Housing in a new era

cophouse

It was a fruit tree that kicked off the internal housing debate this year. Fall is probably my favorite time of the year, as I’ve mentioned before, and Hachiya persimmons are a symbol of it’s onset. There’s something very poetic about the fruit(technically berries) turning from green to orange as the leaves of the tree go from green to brown and eventually drop. I’m not referring to Fuyu persimmons, that you can slice up like an apple, but the ones that have to be really mushy, like a sack of jelly before you eat them or your gums feel dried out and nasty for a few hours. There is something about the forced wait to enjoy those that mirrors the idea of waiting for fall and for all that comes. Those are the ones I was taught to love by my mom when we lived in Davis.

Recently we were up in the Berkeley Hills at an acquaintance’s house and besides a great view of the bay, they had an enormous Hachiya persimmon tree abutting the two levels of deck at the back of the house. I suddenly missed having fruit trees like we did at the two houses I lived in with my parents throughout my life. The idea of being able to have fruit trees triggered this ongoing debate I’ve had in my head for years. On one hand is the notion of having a place that is “ours”, where we could arrange as we wanted inside and out, and plant fruit trees or whatever in the yard. On top of that the notion of having some sort of security in housing is appealing. On the other hand is the knowledge that it’s incredibly expensive to own a home, with the insurance, taxes, upkeep, etc. Furthermore, in a fictional scenario where we could actually afford to buy a home in the bay area, all of our savings would be tied up in the house! I’d be much more stressed than I am now about keeping my job, and probably wouldn’t have as much wiggle room to look for other careers.
After some reflection and discussion with my coach, I’ve to understand that the core desire was for a feeling of comfort or cozyness, perhaps wanting to feel safe. Growing up, home always felt safe, and I associate a home with a sense of comfort and safety. Since we can’t afford a house in the bay area, my task for these weeks has been to figure out how to make my current living situation feel more cozy and comfortable.

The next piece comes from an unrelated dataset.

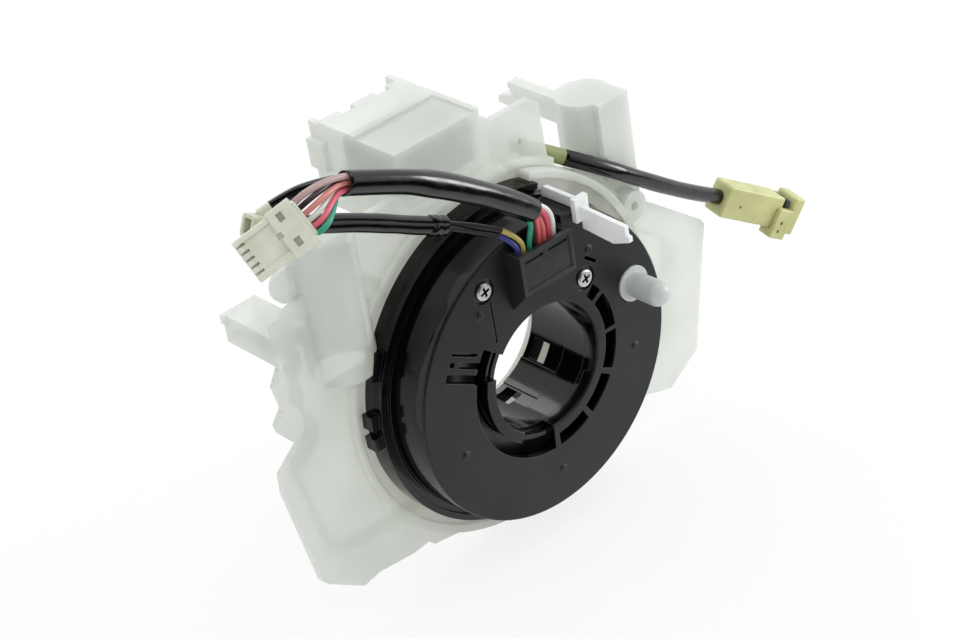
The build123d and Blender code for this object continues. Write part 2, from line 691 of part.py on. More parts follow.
def make_wires():
    floor_z = label_bottom + 1.6
    mouth = bundle(signal_points[0], signal_points[1], 6)
    mouth = sorted(mouth, key=lambda place: place.X)
    starts = [Vector(-2.3 + 1.95 * k, at(-2.2), floor_z) for k in range(6)]
    bends = [start + Vector(0.4, -0.3, block_top + 2.4 + 0.75 * k - floor_z) for k, start in enumerate(starts)]
    signal = fan(starts, bends, mouth)
    horn_mouth = sorted(bundle(horn_points[0], horn_points[1], 2), key=lambda place: place.Z)
    horn_starts = [Vector(-6.7 + 2.1 * k, at(-2.3), floor_z) for k in range(2)]
    horn_tops = [start + Vector(0.3, -0.2, block_top + 2.6 + 0.8 * k - floor_z) for k, start in enumerate(horn_starts)]
    horn_bends = [place_of(horn_wires_bend) + Vector(0.8 * k, -0.5 * k, 1.5 * k) for k in range(2)]
    return signal, fan(horn_starts, horn_tops, horn_bends, horn_mouth)


def make_signal_plug():
    frame = piece_frame(signal_plug_centre, signal_plug_along, signal_plug_facing)
    length, width, height = 18.4, 12.4, 6.0
    body = Box(length, width, height)
    body = fillet(body.edges().filter_by(Axis.X), 0.8)
    shoulder = Pos(-length / 2 + 3.6, 0, 0) * Box(7.2, width + 1.4, height + 0.8)
    body += fillet(shoulder.edges().filter_by(Axis.X), 0.6)
    for side in (-1, 1):
        body -= Pos(-length / 2 + 4.2, side * 3.9, height / 2) * Box(1.8, 2.4, 2.4)
    body -= Pos(2.9, 0, height / 2) * Box(9.0, width - 3.4, 1.0)
    body -= Pos(-length / 2 + 7.2, 0, height / 2) * Box(1.6, 1.6, 1.6)
    for k in range(5):
        body -= Pos(length / 2 - 1.0, (k - 2) * 2.1, height / 2 - 0.7) * Box(3.6, 0.7, 2.0)
        body -= Pos(length / 2, (k - 2) * 2.1, -0.6) * Box(6.0, 1.3, 1.8)
    lock = Pos(-length / 2 - 0.45, 0, 0) * Box(0.9, width - 2.4, height - 1.6)
    # Where the wires meet the lock, in rising order across the plug
    entries = [(frame * Pos(-length / 2 - 1.35, (k - 2.5) * 1.95, 0)).position for k in range(6)]
    return frame * body, frame * lock, entries


def make_plug_wires(entries):
    mouth = bundle(signal_points[-1], signal_points[-2], 6, forward=0.6)
    mouth = sorted(mouth, key=lambda place: -place.Z)
    bends = [start * 0.45 + end * 0.55 + Vector(0, -0.9, 1.3) for start, end in zip(mouth, entries)]
    return fan(mouth, bends, entries)


def make_horn_plug():
    frame = piece_frame(horn_plug_centre, horn_plug_along, (0, -1, 0))
    body = fillet(Box(12.0, 6.4, 5.0).edges().filter_by(Axis.X), 1.2)
    body -= Pos(4.6, 0, 0) * Box(4.0, 4.2, 3.0)
    body += Pos(-2.0, 0, 2.5) * Box(5.0, 2.4, 1.0)
    plug = frame * body
    # Neck that takes the short lead
    end, before = place_of(link_points[-1]), place_of(link_points[-2])
    neck = Plane(origin=end, z_dir=(end - before).normalized()) * Pos(0, 0, 1.9) * Cylinder(link_diameter / 2, 3.8)
    return plug + neck - entry(horn_points, horn_diameter)


def make_airbag_plug():
    frame = piece_frame(airbag_points[-1], airbag_plug_along, airbag_plug_facing)
    length, height, width = 25.4, 11.0, 9.0
    body = Pos(length / 2, 0, 0) * Box(length, height, width)
    body = fillet(body.edges().filter_by(Axis.X), 2.2)
    body -= Pos(10.0, -height / 2, 0) * Box(1.6, 0.9, width)
    body -= Pos(19.0, -height / 2, 0) * Box(1.6, 0.9, width)
    head_width = 10.0
    head = Pos(length + 6.2, 0, 0) * Box(4.8, 13.0, head_width)
    head = fillet(head.edges().filter_by(Axis.X), 1.5)
    neck = Pos(length + 2.0, 0, 0) * Box(4.4, 7.5, 6.0)
    body = body + neck + head
    # Two contact holes in the end face
    for side in (-1, 1):
        body -= Pos(length + 6.6, side * 2.4, 0) * Cylinder(0.9, 8.0, rotation=(0, 90, 0))
    latch = Pos(length + 0.2, -height / 2 - 2.3, 0.4) * Box(6.0, 9.0, 6.4)
    latch = fillet(latch.edges().filter_by(Axis.Z), 1.2)
    latch -= Pos(length + 0.2, -height / 2 - 2.3, 3.6) * Cylinder(0.8, 3.0)
    latch -= Pos(length / 2, 0, 0) * Box(length + 0.1, height + 0.1, width + 0.1)
    latch -= Pos(length + 2.0, 0, 0) * Box(4.5, 7.6, 6.1)
    latch -= Pos(length + 6.2, 0, 0) * Box(4.9, 13.1, head_width + 0.1)
    clip_outer = Pos(length + 1.8, 0, 0) * Box(1.8, 9.8, 8.2)
    clip_inner = Pos(length + 1.8, 0, 0) * Box(3.0, 7.6, 6.1)
    clip = clip_outer - clip_inner - Pos(length + 1.8, -5, 0) * Box(3.0, 5.5, 10)
    plug = frame * body - entry(airbag_points, airbag_diameter)
    return plug, frame * latch, frame * clip


def keep(name, solids):
    shape = solids if not isinstance(solids, list) else Compound(children=solids)
    export_step(shape, f"parts/{name}.step")


def main():
    cover, islands = make_rotor_cover()
    keep("rotor_cover", cover)
    keep("rotor_hub", make_rotor_hub(islands))
    keep("rear_sleeve", make_rear_sleeve())
    keep("connector_block", make_connector_block())
    keep("cover_screw_upper", make_screw(screw_places[0]))
    keep("cover_screw_lower", make_screw(screw_places[1]))
    keep("locating_pin", make_locating_pin())
    keep("transport_strip", make_transport_strip())
    keep("stator_case", make_stator_case())
    keep("ribbon_cable", make_ribbon())
    sheet_outer = case_inner - gap
    keep("slip_sheet_front", ring(core_radius + 0.4, sheet_outer, front_sheet, front_sheet + sheet_thickness))
    keep("slip_sheet_rear", ring(case_bore + case_wall + 0.2, sheet_outer, rear_sheet, rear_sheet + sheet_thickness))
    keep("bracket", make_bracket())
    header, pins = make_header()
    keep("harness_header", header)
    keep("header_pins", pins)
    keep("signal_sleeve", route(signal_points, signal_diameter, "signal_sleeve"))
    keep("horn_sleeve", route(horn_points, horn_diameter, "horn_sleeve"))
    keep("link_sleeve", route(link_points, link_diameter, "link_sleeve"))
    keep("airbag_lead_root", route(root_points, airbag_diameter - 0.2, "airbag_lead_root"))
    keep("airbag_lead", route(airbag_points, airbag_diameter, "airbag_lead"))
    signal_wires, horn_wires = make_wires()
    keep("signal_wires", signal_wires)
    keep("horn_wires", horn_wires)
    plug, lock, entries = make_signal_plug()
    keep("signal_plug", plug)
    keep("signal_plug_lock", lock)
    keep("plug_wires", make_plug_wires(entries))
    keep("horn_plug", make_horn_plug())
    airbag_plug, airbag_latch, airbag_clip = make_airbag_plug()
    keep("airbag_plug", airbag_plug)
    keep("airbag_plug_latch", airbag_latch)
    keep("airbag_plug_clip", airbag_clip)


main()
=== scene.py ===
import json
import math
import random

import bmesh
import bpy
from mathutils import Matrix, Vector


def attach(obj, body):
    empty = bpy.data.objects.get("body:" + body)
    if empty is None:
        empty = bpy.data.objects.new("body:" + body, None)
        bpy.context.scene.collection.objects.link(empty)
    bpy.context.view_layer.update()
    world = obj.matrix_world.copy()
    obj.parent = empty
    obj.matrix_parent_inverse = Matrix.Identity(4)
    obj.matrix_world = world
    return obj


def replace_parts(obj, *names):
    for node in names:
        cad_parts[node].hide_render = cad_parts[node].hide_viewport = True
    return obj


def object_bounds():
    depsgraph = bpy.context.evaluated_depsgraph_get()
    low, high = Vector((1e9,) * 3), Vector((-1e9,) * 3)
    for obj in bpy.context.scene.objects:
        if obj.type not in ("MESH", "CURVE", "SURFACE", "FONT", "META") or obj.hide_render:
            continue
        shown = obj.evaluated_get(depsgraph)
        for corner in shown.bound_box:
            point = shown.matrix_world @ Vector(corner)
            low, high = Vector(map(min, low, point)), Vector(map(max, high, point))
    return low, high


# Looks for a steering clock spring on its column bracket. Sizes here are in millimetres,
# in the frame of the model: X to the driver's right, Y towards the column, Z up.
mm = 0.001
faceY = -36.0  # where the rotor's front face lies on Y

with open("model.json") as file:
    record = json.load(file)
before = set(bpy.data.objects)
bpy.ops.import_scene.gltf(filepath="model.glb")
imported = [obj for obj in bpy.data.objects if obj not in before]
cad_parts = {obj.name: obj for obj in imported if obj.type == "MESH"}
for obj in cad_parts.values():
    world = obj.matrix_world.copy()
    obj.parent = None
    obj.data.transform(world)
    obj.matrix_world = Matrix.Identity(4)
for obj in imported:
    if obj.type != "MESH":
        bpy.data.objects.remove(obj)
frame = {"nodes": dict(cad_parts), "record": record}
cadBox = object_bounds()
nodes = frame["nodes"]
bodyOf = {name: body for body, names in frame["record"]["behaviour"]["bodies"].items() for name in names}
print("frame loaded")


def at(x, depth, z):
    return Vector((x, faceY + depth, z)) * mm


def linear(hexCode):
    channels = [int(hexCode[i:i + 2], 16) / 255 for i in (1, 3, 5)]
    return tuple(c / 12.92 if c <= 0.04045 else ((c + 0.055) / 1.055) ** 2.4 for c in channels) + (1.0,)


def addNode(tree, kind, values=None, links=None, **settings):
    node = tree.nodes.new(kind)
    for key, value in settings.items():
        setattr(node, key, value)
    for key, value in (values or {}).items():
        node.inputs[key].default_value = value
    for key, source in (links or {}).items():
        tree.links.new(source, node.inputs[key])
    return node


def perMetre(size):
    return 1000.0 / size  # texture scale whose features are that many millimetres across


def newMaterial(name):
    material = bpy.data.materials.new(name)
    material.use_nodes = True
    material.node_tree.nodes.clear()
    return material, material.node_tree


def dress(name, material):
    piece = nodes[name]
    if not piece.material_slots:
        piece.data.materials.append(material)
    for holder in piece.material_slots:
        holder.material = material


def addPiece(name, data, node, material=None):
    # A new piece that rides on the body of the model's node, with the given material, if any, in its slot
    piece = bpy.data.objects.new(name, data)
    bpy.context.scene.collection.objects.link(piece)
    if material:
        data.materials.clear()
        data.materials.append(material)
    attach(piece, bodyOf[node])
    return piece


cameraView = {
    "place": (-361.8, -481.4, 376.9),
    "right": (0.7299, -0.6684, -0.1432),
    "up": (0.4493, 0.3112, 0.8374),
    "back": (-0.5152, -0.6756, 0.5275),
    "lens": 86.25, "sensor": 36, "reach": 20,
}


def makeCamera(view):
    camera = bpy.data.objects.new("camera", bpy.data.cameras.new("camera"))
    bpy.context.scene.collection.objects.link(camera)
    camera.data.sensor_width = view["sensor"]
    camera.data.lens = view["lens"]
    camera.data.clip_end = view["reach"]
    turn = Matrix((view["right"], view["up"], view["back"])).transposed().to_quaternion()
    camera.matrix_world = Matrix.Translation(Vector(view["place"]) * mm) @ turn.to_matrix().to_4x4()
    bpy.context.scene.camera = camera


makeCamera(cameraView)
bpy.context.scene.view_settings.view_transform = "Standard"
print("camera placed")


# Studio: a soft box overhead, two more at the right and behind, white surroundings, a pale floor,
# and black flags at the far left, behind the camera and on the table in front, which keep black pieces dark
studio = {
    "surroundings": 0.85,  # how strongly the white surroundings light the part
    "keyPlace": (120, -120, 760), "keySize": 420, "keyPower": 0.9,
    "sidePlace": (640, -330, 160), "sideSize": 260, "sidePower": 1.8,
    "backPlace": (160, 560, 420), "backSize": 420, "backPower": 1.0,
    "floorReach": 4000, "floorGlow": 0.8, "floorColour": "#f4f4f3", "flagColour": "#050505",
    "flags": [  # name, place, width and height, and whether it lies level
        ("leftFlag", (-620, 560, 300), (620, 620), False),
        ("cameraFlag", (-773, -1013, 791), (3400, 3400), False),
        ("tableFlag", (350, -600, cadBox[0][2] / mm + 1), (1100, 830), True),
    ],
}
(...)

I had some ideas on where to start(the living room), but then the election of 2016 happened and kind of derailed all that. Now it seems harder to find much comfort anywhere. I’ve been preoccupied worrying about the increase in hate crimes, the threats to reproductive rights, the environment, social safety net programs and maybe even the survival of the US as we know it. I ran across a terrifying article: “ Autocracy:Rules for Survival“, which raised the realm of possibilities for the incoming administration. I’ve discussed the implications of all of this with a friend from graduate school and he, thank goodness, has acted as a calm reassuring voice. He’s optimistic that the democratic institutions of this country will be enough to survive and repel an attempted establishment of an autocracy. I want to be as confident as him and listen to the voices saying that it was only campaign rhetoric but he, like most of the polls and media, was convinced what happened couldn’t. Still, I hope. I put on a good face to keep the kids feeling okay, but I’m really scared inside.

Coming back to the persimmons, it turns out my sister’s co-worker brought a bunch to work, which she in turn brought to me, and there are more should I want them. I’ve pureed most of them and ate a few out of hand, luckily most my wife and kids are a bit leery of the texture so I get them all to myself! Basically, it turns out I don’t actually need the tree.

I’m beginning to come out of shell shock from the election and for “comfort” have started wearing a robe around the house in the morning. I’ve also started thinking about ways of making the living room more comfortable again. No obvious answers yet, but the desire is there. As far as owning a house, I know it’s impossible right now. I’m actually a bit more comfortable having our money more “liquid” vs having it tied up in a house. As my friend wrapped up our discussion, if an autocracy were actually established here there wouldn’t be much to depend on but “passports and money”. Hopefully we as a country make it through okay, but if things go from bad to worse I may be looking for persimmons in another country.